The one genre of his time Bach didn't take up was that of opera - explicitly, that is, for "drama through music" is the very essence of the sacred choral music so central to his oeuvre. The story of redemption was for Bach the fundamental human drama. It reaches its most cosmic proportions in the grand canvases of the Mass in B minor and the St. Matthew Passion, where his musical invention achieves an existential intensity.

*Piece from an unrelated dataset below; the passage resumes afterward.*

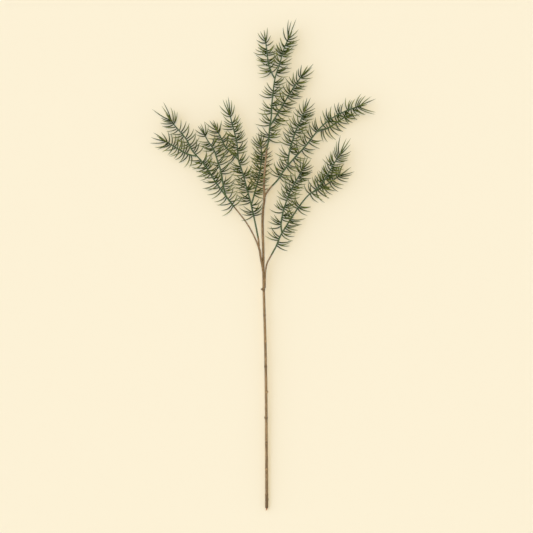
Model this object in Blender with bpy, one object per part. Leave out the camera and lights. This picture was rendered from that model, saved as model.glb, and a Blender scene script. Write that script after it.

But Bach is a master as well at depicting the sacred in the ordinary emotions and drama of everyday life. His weekly Sunday cantatas and liturgical music entail a plethora of variations on this theme. Like Praetorius before him, Bach often takes a familiar chorale tune - such as the one known in English as Jesu, Joy of Man’s Desiring - and creates something entirely new, here wrapping it in a cocoon of gorgeous counterpoint that conveys peace of mind
And Bach brings his narrative and dramatic gifts together in ways that constantly elicit emotional involvement from the listener. His Christmas Oratorio presents a cycle of six cantatas which trace the drama of the entire Nativity, with all its paradoxes of humility and glory. Tonight's cantata is the fourth in the cycle, intended for New Year's Day (also marking the feast of Jesus' circumcision). Its framing chorales - warmly scored with horns - invoke a joyful rhythmic impulse. The cantata's most enchanting moment is the soprano's "echo aria" in the center, with its decision to choose joy over despair. Few composers depict joy so convincingly as Bach, for his music also embraces the bittersweet path leading to it.